The agreements will allow the Pacific Northwest LNG to work “on a common goal of realizing the project,” said Wan Badrul Hisham, the company’s chief project officer at the Victoria announcement. The B.C. government confirmed to DeSmog Canada that the benefit agreements will be funded by the province and not by industry.
In 2013, the BC Liberal election bus was wrapped with a “Debt Free B.C.” banner, an idea predicated on a bullish outlook for future gas royalties. But in 2017, not only have B.C. royalty rates plummeted (largely due to low commodity prices), but the revenue to the Crown continues to be eroded by provincial “royalty credits” — estimated by the Centre for Policy Alternatives’ economist Marc Lee to average $244 million per year over the past decade. According to Lee, these credits for deep fracking and “road and pipeline infrastructure,” in addition to super-low usage charges for water, are examples of how the upstream gas producers needed to supply a future LNG industry are being subsidized by the public.
In summer of 2015, the province signed its first Project Development Agreement with front-running Pacific Northwest LNG — a project led by Malaysia’s Petronas (and including China Petrochemical Corp., Brunei National Petroleum Co., and others).
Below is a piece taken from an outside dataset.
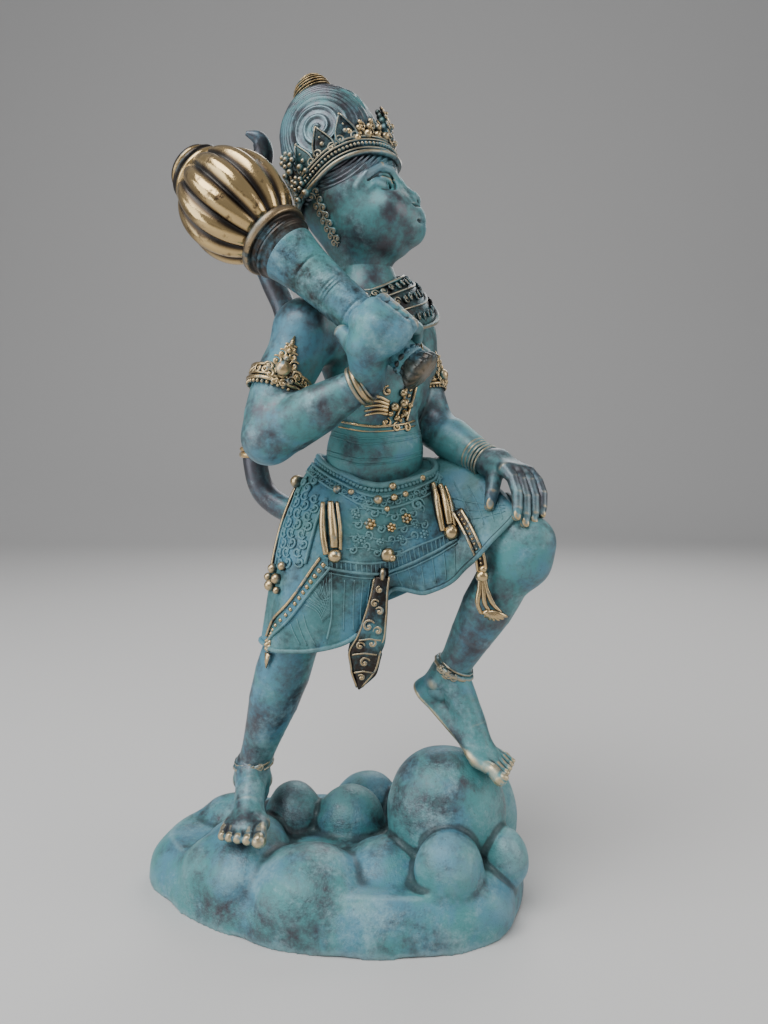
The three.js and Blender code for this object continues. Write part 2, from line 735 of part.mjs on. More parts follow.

Among other things, the agreement locked in taxes (including a tax rate of 3.5 percent, cut in half from the previous LNG rate of seven per cent) and various environmental regulations for the first 25 years of commercial operation.
One impact of the agreement, says Pembina’s Kniewasser, is that if a future government attempts to strengthen LNG specific environmental regulations (like those found in B.C.’s Greenhouse Gas Industrial Reporting and Control Act), they will have to pay compensation.
“It insulates companies from future increases of carbon costs,” he said.
The deal particularly incensed Martyn Brown, Gordon Campbell’s former chief of staff, who vented during a conversation with Vancouver Province columnist Michael Smyth.
“It’s an unprecedented giveaway to the biggest oil companies in the world,” he said. “This is not a deal that the Campbell government would have ever, ever put in place because we are selling out this resource for a song.”